(ChemotherapyAdvisor) – The first direct comparison of gene expression in triple-negative breast cancer (TNBC) tissue specimens from US African American and Kenyan East African women has found differences within several key pathways, including AKT signal transduction, investigators reported during the Fifth AACR Conference on The Science of Cancer Health Disparities, San Diego, CA.
“Ultimately, this work will contribute to our further biologic understanding of breast cancer across different ethnicities, and thus, development of new preventive, predictive, and therapeutic measures,” noted Lisa Baumbach-Reardon, PhD, of the Translational Genomics Research Institute (TGen), Phoenix, Arizona.

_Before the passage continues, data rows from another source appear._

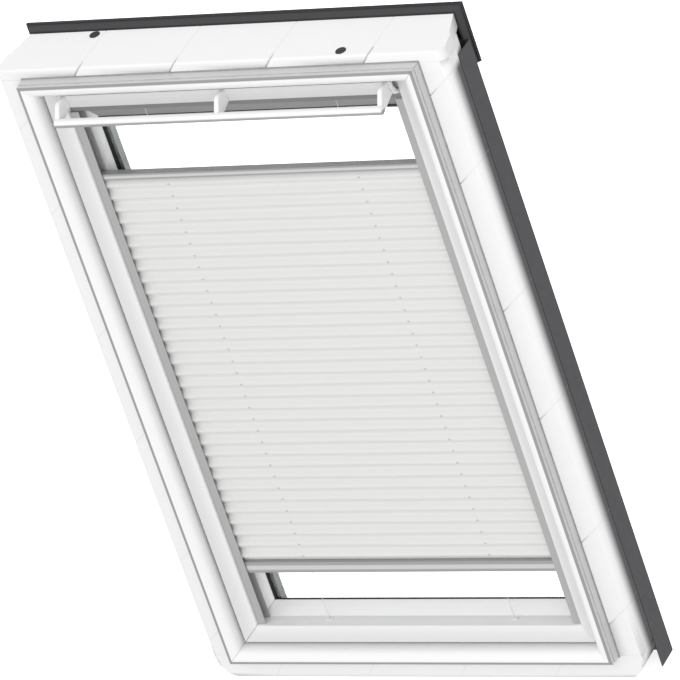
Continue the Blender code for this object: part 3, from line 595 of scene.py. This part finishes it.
def sash_lacquer(name, inner, depths, below=None):
    """Smooth white coat, with a second colour beyond a depth, or only where that is below a height:
    painted light in the sash's reveal, painted shadow on the head's inner face.
    """
    look = Look(name, SASH_WHITE)
    look.coat(LACQUER)
    look.clear_coat(*LACQUER_COAT)
    mask = look.between(look.window_place("Depth"), *depths)
    if below:
        low = look.inverse(look.between(look.window_place("Height"), *below))
        mask = look.maths("MULTIPLY", mask, low)
    # Painted light in the sash's reveal, or painted shadow on the head's inner face below the vent flap.
    look.fade(inner, mask)
    return look.finished()


def moulded_white(name, shadow_below=None):
    """Satin white of the control bar and its arms, with painted shade on the bar's lower part."""
    look = Look(name, BAR_WHITE)
    look.coat(MOULDED)
    if shadow_below:
        # Painted shade on the lower part of the bar.
        look.fade(look.shaded(BAR_SHADOW_SHARE), look.inverse(look.between(look.window_place("Height"), *shadow_below)))
    return look.finished()


def bead_foam():
    """White foam of pressed beads with faint cells, with painted shade toward the covers and in the score
    lines.
    """
    look = Look("bead_foam", FOAM_WHITE)
    look.coat(FOAM)
    # Painted shade on the collar's outer sides, darker toward the covers, but not up by the hood.
    cover_shadow = look.between(look.window_place("Depth"), *FOAM_SHADOW_DEPTHS, "LINEAR")
    near_hood = look.between(look.window_place("Height"), *FOAM_SHADOW_TOP)
    look.fade(FOAM_SHADOW, look.maths("MULTIPLY", cover_shadow, look.inverse(near_hood)))
    scored = look.node("ShaderNodeAttribute", attribute_name="scored").outputs["Fac"]
    # Painted shade in the score lines.
    look.fade(look.shaded(SCORE_SHADE), scored)
    cells = look.node("ShaderNodeTexVoronoi", feature="DISTANCE_TO_EDGE")
    cells.inputs["Scale"].default_value = CELL_SCALE
    look.link(look.places, cells.inputs["Vector"])
    look.bump(look.between(cells.outputs["Distance"], 0.0, CELL_WALL, "LINEAR"), *CELL_BUMP)
    return look.finished()


def dark_cover():
    """Dark grey painted sheet, with a fine speckle in the paint."""
    look = Look("dark_cover_paint", COVER_GREY, COVER_METAL)
    look.coat(COVER_PAINT)
    look.clear_coat(*COVER_COAT)
    return look.finished()


def plain(name, colour, finish, metallic=0.0):
    """Material with nothing but its finish, such as rubber, moulded plastic or plated steel."""
    look = Look(name, colour, metallic)
    look.coat(finish)
    return look.finished()


def drawn_stretch(along):
    """Stretch that draws a pattern out along an axis."""
    return tuple(DRAWN_STRETCH if axis == along else 1.0 for axis in "xyz")


def drawn_aluminium(name, colour, along):
    """Satin aluminium with faint lines along the way it was drawn."""
    look = Look(name, colour, ALU_METAL)
    look.coat(DRAWN, drawn_stretch(along))
    look.set("Anisotropic", ALU_BRUSHED)
    return look.finished()


def rail_aluminium(node):
    """Drawn aluminium of a rail, with painted shade along its edges and a painted highlight along its
    middle.
    """
    low, high = edge(node, 0, "z"), edge(node, 1, "z")
    look = Look(f"{node}_aluminium", RAIL_GREY, ALU_METAL)
    look.coat(DRAWN, drawn_stretch("x"))
    off_middle = look.maths("SUBTRACT", look.window_place("Height"), (low + high) / 2)
    bright, dull = [(high - low) * share for share in RAIL_HIGHLIGHT_BAND]
    # Painted highlight along the rail's middle, painted shade toward its edges.
    look.fade(RAIL_HIGHLIGHT, look.inverse(look.between(look.maths("ABSOLUTE", off_middle), bright, dull)))
    return look.finished()


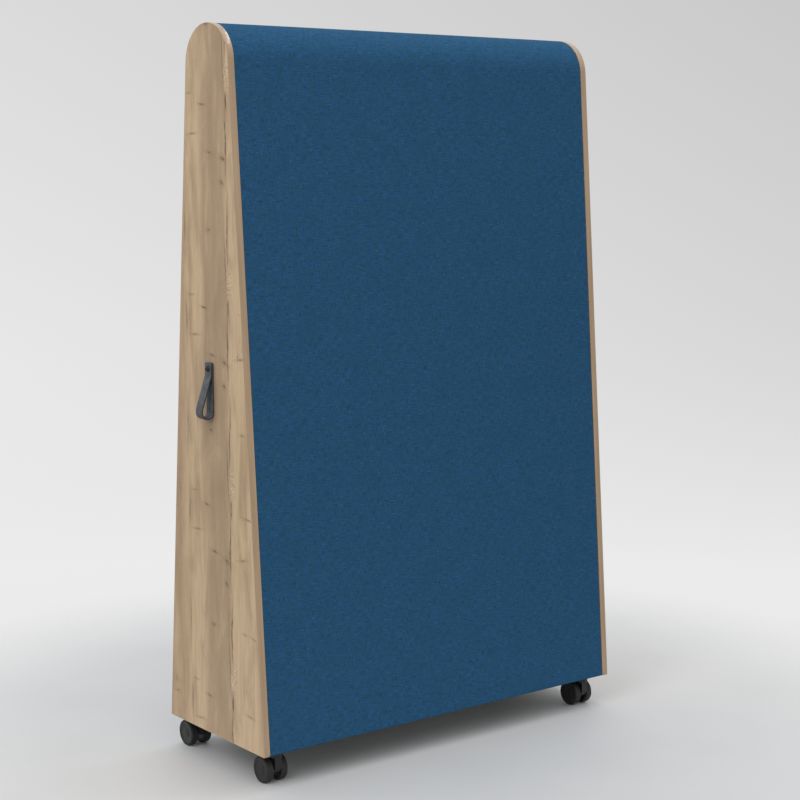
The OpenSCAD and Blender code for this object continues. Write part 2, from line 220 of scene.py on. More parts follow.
def soften(obj, width):
    """Rounds a CAD node's sharp edges with modifiers, which leave its own mesh alone."""
    weld = obj.modifiers.new("weld", "WELD")
    weld.merge_threshold = 1e-6
    bevel = obj.modifiers.new("round", "BEVEL")
    bevel.width = width
    bevel.segments = 3
    bevel.limit_method = "ANGLE"
    bevel.angle_limit = math.radians(40)
    smooth = obj.modifiers.new("normals", "WEIGHTED_NORMAL")
    smooth.keep_sharp = False


# ---- materials ----


class Finish:
    """A procedural material. Each method adds a node and returns its output socket."""

    def __init__(self, name):
        self.material = bpy.data.materials.new(name)
        self.material.use_nodes = True
        self.tree = self.material.node_tree
        self.shader = self.tree.nodes["Principled BSDF"]

    def put(self, socket, value):
        if isinstance(value, bpy.types.NodeSocket):
            self.tree.links.new(value, socket)
        else:
            socket.default_value = value

    def node(self, kind, inputs, out=0, **settings):
        made = self.tree.nodes.new("ShaderNode" + kind)
        for key, value in settings.items():
            setattr(made, key, value)
        for key, value in inputs.items():
            self.put(made.inputs[key], value)
        return made.outputs[out]

    def place(self):
        return self.node("TexCoord", {}, out="Object")

    def cut(self):
        return self.node("UVMap", {}, uv_map="cut")

    def split(self, vector):
        made = self.tree.nodes.new("ShaderNodeSeparateXYZ")
        self.put(made.inputs[0], vector)
        return made.outputs

    def join(self, x, y, z):
        return self.node("CombineXYZ", {0: x, 1: y, 2: z})

    def math(self, operation, a, b=0.0, c=0.0):
        return self.node("Math", {0: a, 1: b, 2: c}, operation=operation)

    def scaled(self, vector, x, y, z):
        return self.node("VectorMath", {0: vector, 1: (x, y, z)}, operation="MULTIPLY")

    def noise(self, vector, scale=1.0, detail=3.0, rough=0.5, twist=0.0):
        inputs = {"Vector": vector, "Scale": scale, "Detail": detail,
                  "Roughness": rough, "Distortion": twist}
        return self.node("TexNoise", inputs)

    def grain(self, across, up, across_scale, up_scale, seed, detail=3.0, rough=0.5, twist=0.0):
        """Noise over two coordinates, each with its own scale."""
        spot = self.join(self.math("MULTIPLY", across, across_scale),
                         self.math("MULTIPLY", up, up_scale), seed)
        return self.noise(spot, 1.0, detail, rough, twist)

    def ellipse(self, spot, at_u, at_v, half_u, half_v, tilt=0.0):
        """Distance from the middle of an ellipse, which is 1 on its edge."""
        inputs = {"Vector": spot, "Location": (at_u, at_v, 0),
                  "Rotation": (0, 0, math.radians(tilt)), "Scale": (half_u, half_v, 1)}
        inside = self.node("Mapping", inputs, vector_type="TEXTURE")
        return self.node("VectorMath", {0: inside}, out=1, operation="LENGTH")

    def cells(self, vector, scale, feature="F1"):
        inputs = {"Vector": vector, "Scale": scale}
        return self.node("TexVoronoi", inputs, out="Distance", feature=feature)

    def range(self, value, low, high, to_low=0.0, to_high=1.0, smooth=True):
        inputs = {"Value": value, "From Min": low, "From Max": high,
                  "To Min": to_low, "To Max": to_high}
        kind = "SMOOTHSTEP" if smooth else "LINEAR"
        return self.node("MapRange", inputs, interpolation_type=kind)

    def blend(self, factor, a, b):
        made = self.tree.nodes.new("ShaderNodeMix")
        made.data_type = "RGBA"
        self.put(made.inputs["Factor"], factor)
        self.put(made.inputs[6], self.colour(a))
        self.put(made.inputs[7], self.colour(b))
        return made.outputs[2]

    def colour(self, value):
        return (*value, 1.0) if isinstance(value, tuple) and len(value) == 3 else value

    def bump(self, height, depth, strength):
        return self.node("Bump", {"Height": height, "Distance": depth, "Strength": strength})

    def done(self, colour, roughness, normal=None, **fixed):
        self.put(self.shader.inputs["Base Color"], colour)
        self.put(self.shader.inputs["Roughness"], roughness)
        if normal is not None:
            self.put(self.shader.inputs["Normal"], normal)
        for key, value in fixed.items():
            self.shader.inputs[key.replace("_", " ")].default_value = value
        return self.material


def srgb(r, g, b):
    """A linear colour from 8-bit sRGB values."""
    return tuple(c / 255 / 12.92 if c <= 10 else ((c / 255 + 0.055) / 1.055) ** 2.4
                 for c in (r, g, b))


# One repeat of the oak decor is this high, and starts at this height
REPEAT = 0.51
REPEAT_START = 0.487

# How far the marks sway and how ragged their outline is
SWAY = 14 * MM
RAGGED = 5 * MM

# Dark marks in one repeat, in mm and degrees:
# (y, height in the repeat, half width, half height, tilt, strength)
MARKS = [
    (28, 215, 12, 2.4, 6, 0.75),
    (75, 143, 16, 1.9, -4, 0.55),
    (-8, 96, 12, 2.6, 10, 0.65),
    (-63, 21, 9, 5, 35, 0.6),
    (-138, 95, 15, 2.2, -9, 0.55),
    (-128, 100, 2.5, 6, 10, 0.4),
    (2, 412, 7, 4.5, 0, 0.5),
    (-166, 204, 15, 2, 5, 0.5),
    (-146, 415, 8, 2.5, 0, 0.35),
    (-186, 411, 9, 2, 15, 0.35),
    (-70, 80, 14, 6, 20, 0.5),
    (-210, 100, 7, 2, 0, 0.4),
    (197, 223, 6, 8, 0, 0.5),
    (192, 190, 8, 3, 0, 0.5),
    (90, 245, 9, 1.8, 0, 0.3),
    (-86, 218, 4.5, 26, 0, 0.8),
    (-83, 115, 2.8, 92, 0, 0.85),
    (-87, 405, 2.5, 92, 1, 0.75),
    (-75, 318, 2.3, 80, -2, 0.6),
    (114, 187, 2.8, 42, 0, 0.6),
    (117, 417, 2.4, 42, 0, 0.45),
    (-226, 220, 2.8, 28, 0, 0.6),
]
# Wavy figure beside the split, in mm: (y, height in the repeat, half width, half height)
ROSETTE = (-92, 286, 17, 50)

THREAD_PITCH = 1.3 * MM

# Between these distances from the strap's middle its face turns into its cut edge
STRAP_FACE = 14.2 * MM
STRAP_EDGE = 15.2 * MM


def oak_grain(f, across, up, seed):
    """Oak's fine figure from two coordinates in metres.

    Returns streaks, fibres, flecks of the rays and pores.
    """
    def figure(across_scale, up_scale, detail=3.0, offset=0.0):
        return f.grain(across, up, across_scale, up_scale, seed + offset, detail)

    return (figure(52, 2.2, 4.0), figure(330, 6.0, offset=3),
            figure(70, 300, 2.0, 5), figure(800, 38.0, 2.0, 7))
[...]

The investigators are studying a cohort of indigenous Kenyan women with breast cancer to understand biological similarities and differences between breast cancer in native African and US African patients.
Archived breast cancer pathology samples were obtained from the University of Miami or from the Nairobi Cancer Registry. Of the 47 samples from Kenya reanalyzed in Miami for ER/PR/Her2neu status, 29 cases of TNBC were confirmed. “As expected, a high percentage of the Kenyan tumors were advanced stage and high grade,” Dr. Baumbach-Reardon said.
The Kenyan and US African American cases of TNBC were analyzed by gene expression studies and three sets of differentially expressed genes/probes extracted using different thresholds, she reported. “Stringent” was defined as P-value ≤0.01 and a fold change ≥2.0 (1013 probes); “less stringent” as P-value ≤0.02 and fold change ≥2.0 (1669 probes); and “most significant”, as P-value ≤0.001 and fold change ≥1.5 (136 probes).
The “most significant” threshold “generated hierarchical clustering of the most significant differentially expressed genes,” she reported. When these probe/gene lists were analyzed using GeneGo pathway analysis, possible gene expression differences were observed within several key pathways, including signal transduction in the AKT signalling pathway. Chromosomal aberrations and variants in a subset of the Kenyan samples were also explored.
The researchers do not yet fully understand why TNBC is overrepresented in women of African descent, although it is clear multiple factors play a role, Dr. Baumbach-Reardon noted. “We will strive to correlate all experimental data with available clinical data, and determine possible correlations between genomic signatures, clinical tumor characteristics, and demographic information among and across ethnic groups,” she concluded.